To collect groundwater
To collect groundwater can be done in many different ways depending on the soil conditions at the site. It can be anything from collecting it in ponds to building ditches that meander over the site to decrease the water’s speed. Why not opt for a pond with fish, for example? The more ways you can use to slow the water from leaving your garden, the better the site can withstand drought. When you have a rainy period, it is also good to control the water flow.
Different sites have different conditions. On a steep site, it is about preventing gravity from transporting the water too fast. The preventing can be done by – instead of letting it run straight down – steering the flow of water along the slope and possibly making a smaller pond that halts the water on its way down. If there is a fair bit of water and a sufficient slope, the water’s energy can also be utilized.
On a flat site, however, it is a matter of finding ways to gain the water’s momentum. To gain momentum might even mean pumping the water to achieve a natural flow. For this, the water is pumped up into a raised tank of some type, from where it can be released down to the crops. This way may seem unnecessary; you should just be able to pump the water directly out to the crops, right? No, because the plants will be happier with room-temperature water, so it is better to have it sit in a tank first. Also, water that moves across and through the soil will pick up lots of nutrients that are not present when coming straight from a hose.
To collect groundwater the swale is perfect
A swale ditch is a combined cultivation and irrigation system that efficiently takes care of the groundwater and benefits the crops along its edges.
To collect groundwater with swales are most commonly used on larger sites. Still, the technology can also be used on a small scale with a single swale where the groundwater is captured to benefit bushes and trees.
A swale is easiest described as a ditch running along the site’s contour lines. Parallel to and on the lower side of the ditch is the raised cultivation beds. An example is found at the end of this chapter.
If the site has areas where it is impossible to dig ditches – like mountainous areas – a solution may be to transport the water past these parts via pipes.
Before starting work on a swale ditch, you need to review your specific conditions and decide where the waterline should run.
It may also be appropriate to make one or several ponds along the waterline. These might be ponds for irrigation, to water your animals, or just for pleasure’s sake.

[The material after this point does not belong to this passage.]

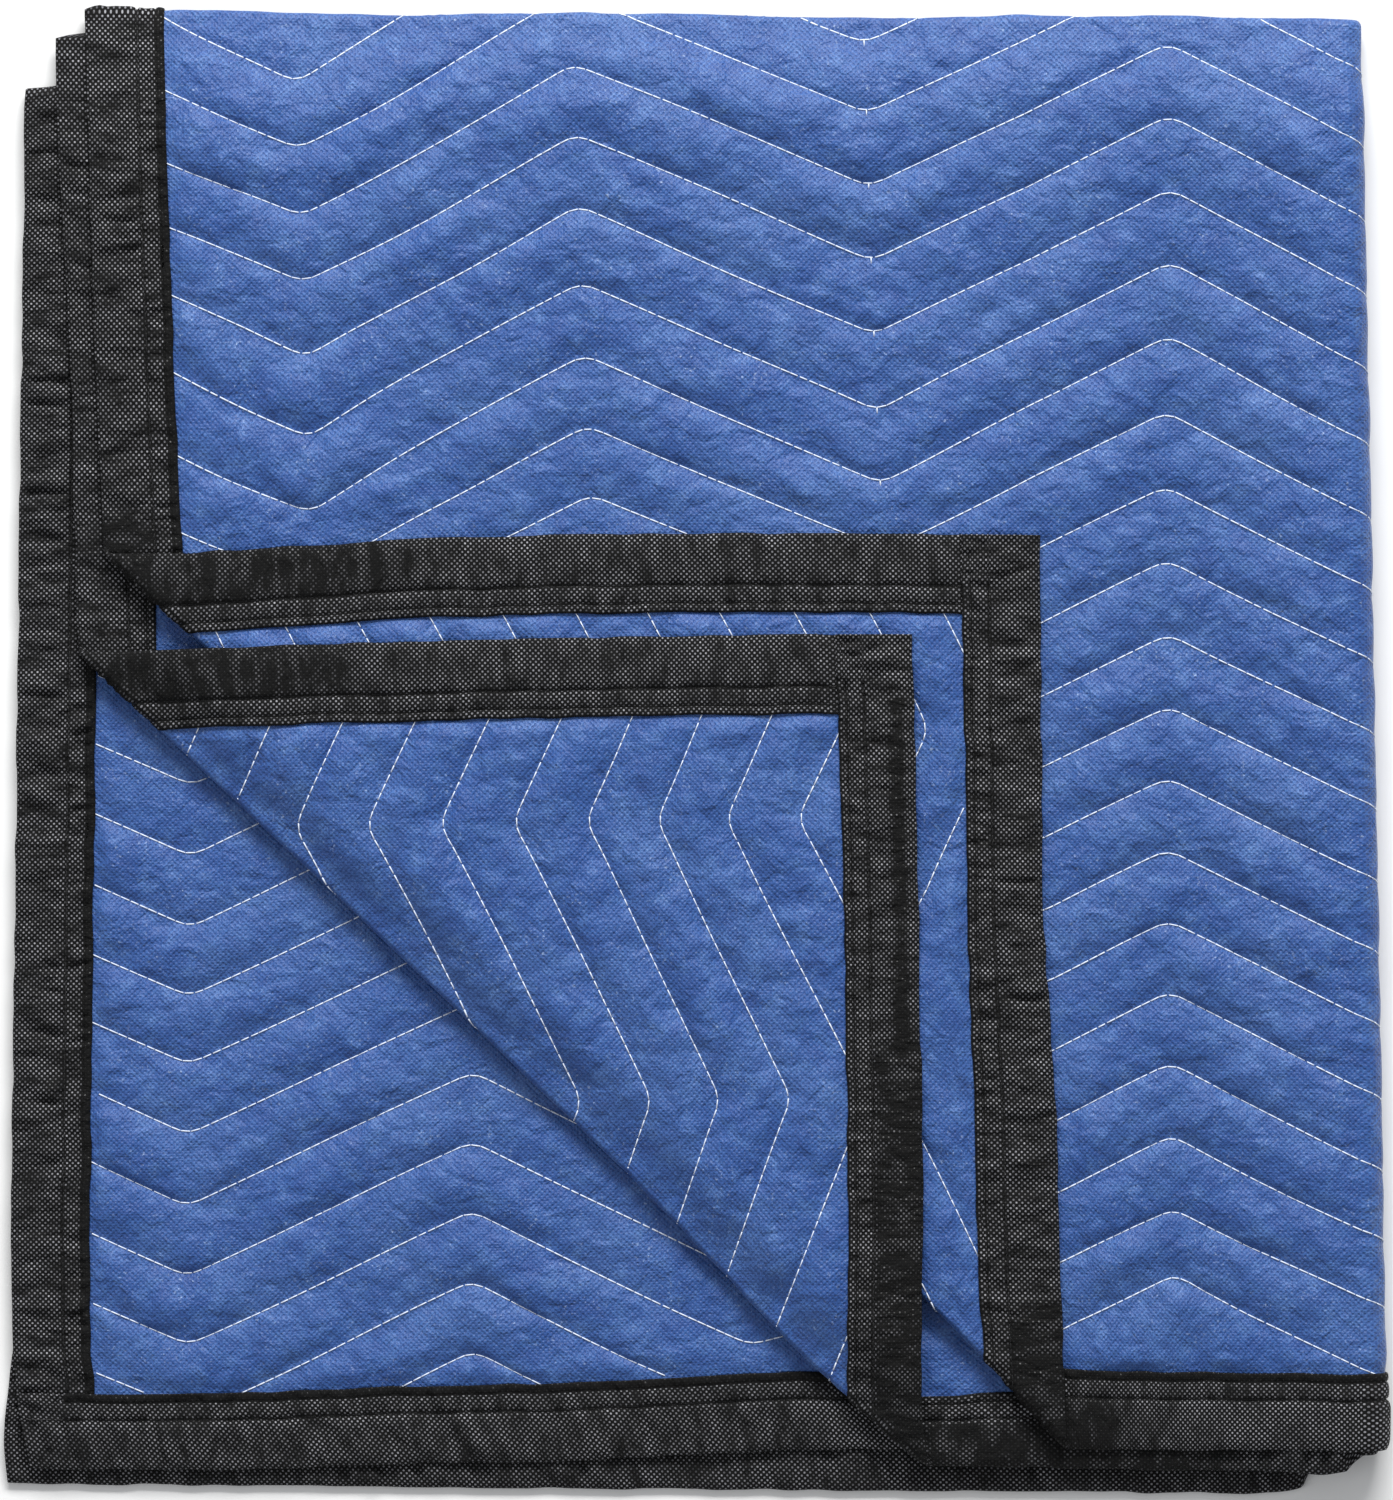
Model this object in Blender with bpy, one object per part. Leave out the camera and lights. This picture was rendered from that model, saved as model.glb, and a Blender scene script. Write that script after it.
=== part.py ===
"""A quilted moving blanket, folded in quarters, with its two upper corners turned back.

Metres, +Z up. The free edges of the folded blanket face -X and -Y, its folds +X and +Y.

The blanket is cut as an open sheet, with u across it (0 to WIDTH) and v along it (0 to LENGTH).
Every solid is drawn on the open sheet, divided along the lines where the cloth bends, and then
laid in its folds by one rule, folded_point(). The end fold comes first and joins the layers of a
leaf. The side fold comes second and lays one leaf on the other. Counted from the top, the layers
are outer_top, inner_top, inner_base and outer_base.
"""
import math

import bmesh
import bpy
from mathutils import Vector

# The open sheet.
WIDTH = 1.865
LENGTH = 2.040
SIDE_FOLD = 0.900
END_FOLD = 1.020

# Thickness, as distances from the middle of the cloth.
LAYER_STEP = 0.0068
CROWN_HALF = 0.0030
STITCH_HALF = 0.0017
HEM_HALF = 0.0016
REST_HALF = 0.0032

# Folds. The side fold stands open, so the upper leaf rises towards it.
END_RADIUS = LAYER_STEP / 2
SIDE_RISE = 0.012
SIDE_RADIUS = LAYER_STEP + SIDE_RISE / 2
END_ARC = END_RADIUS * math.pi / 2
SIDE_ARC = SIDE_RADIUS * math.pi / 2
END_STEPS = 4
SIDE_STEPS = 5
SIDE_SPAN = {"top": SIDE_FOLD - SIDE_ARC, "base": WIDTH - SIDE_FOLD - SIDE_ARC}
END_SPAN = {"outer": END_FOLD - END_ARC, "inner": LENGTH - END_FOLD - END_ARC}

# Rise of the upper leaf before the side fold: distance back from the bend, share of SIDE_RISE.
SIDE_SWELL = (
    {"back": 0.000, "share": 1.00},
    {"back": 0.020, "share": 0.86},
    {"back": 0.052, "share": 0.36},
    {"back": 0.090, "share": 0.00},
)

# Corners turned back: where each fold line meets the side edge and the end edge.
TURNED_CORNERS = {
    "outer": {"side": 0.666, "end": 0.653},
    "inner": {"side": 0.599, "end": 0.601},
}
# The inner corner climbs over the outer one: distance in from its fold, height gained.
INNER_CLIMB = (
    {"inwards": 0.000, "height": 0.0000},
    {"inwards": 0.009, "height": 0.0016},
    {"inwards": 0.021, "height": 0.0062},
    {"inwards": 0.033, "height": 0.0112},
    {"inwards": 0.045, "height": 0.0138},
)

# Quilting: zigzag rows across the sheet, each line shifted along v by this much.
ROW_PITCH = 0.0513
FIRST_ROW = 0.0243
COLUMN_STEP = 0.21
ZIGZAG = (
    {"u": 0.000, "shift": -0.049},
    {"u": 0.147, "shift": -0.121},
    {"u": 0.345, "shift": -0.018},
    {"u": 0.552, "shift": -0.103},
    {"u": 0.760, "shift": 0.000},
    {"u": 0.955, "shift": -0.100},
    {"u": 1.340, "shift": -0.011},
    {"u": 1.537, "shift": -0.116},
    {"u": 1.740, "shift": -0.025},
    {"u": WIDTH, "shift": -0.084},
)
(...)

The distance between each swale ditch depends on how much rain you get. A rule of thumb is that the distance should be 5–6 meters for rainfall of about 1200 millimetres per year and about 15 meters for rainfall of 380 millimetres per year. Similarly, the swale ditches themselves need to be fashioned according to how much water they will hold.
A smaller swale
To collect groundwater begins with planning where the ditch should be placed and if there is something that needs to be addressed before you start creating the swale ditch.
During the excavation, it is crucial to ensure that the ditch’s bottom has a slope so that the water flows in the right direction. At the same time, overflow drainages must be created, both at regular intervals along the entire ditch and the end of each ditch. These overflows are needed to protect the system from being destroyed by heavy rain or large amounts of water from melting snow.
You should avoid walking on the bottom of the ditch while working on it so that the soil there will retain its permeability.
⇾ Start by marking out the width of the ditch, which should be at least 30 centimetres.
⇾ Cover the surface of your future cultivation bed with a thick layer of cardboard. Feel free to let the card board stretch a little outside the dimensions of the finished bed. The bed should be twice as wide as the ditch.
⇾ Dig away the turf from where you marked out the swale ditch, and place this upside down on the card board. The digging can be done either by hand or with a small excavator.
⇾ Dig the ditch down to 30–40 centimetres deep and place the soil you remove on top of the turf. The swale ditch is now complete.
⇾ You can supplement your cultivation bed with topsoil or finely divided compost soil, if necessary.
⇾ Finish by raking through the bed and shaping it into a soft hill.
To collect groundwater with the best result it is good to let the construction of the ditches take some time so that you get to see that all parts of the system work as intended before you start planting.
With time, the underground water plume grows further down the ground. When it meets bedrock, the water can return to the surface in the shape of a pond or ditch.
The best plant combination in the cultivation beds is different types of trees, shrubs, and ground cover plants. With proper planning, you can potentially harvest at every level if you want to. When the beds are new, it may sometimes be advisable to temporarily place some smaller and more fast-growing trees or shrubs that will quickly help to bind the soil.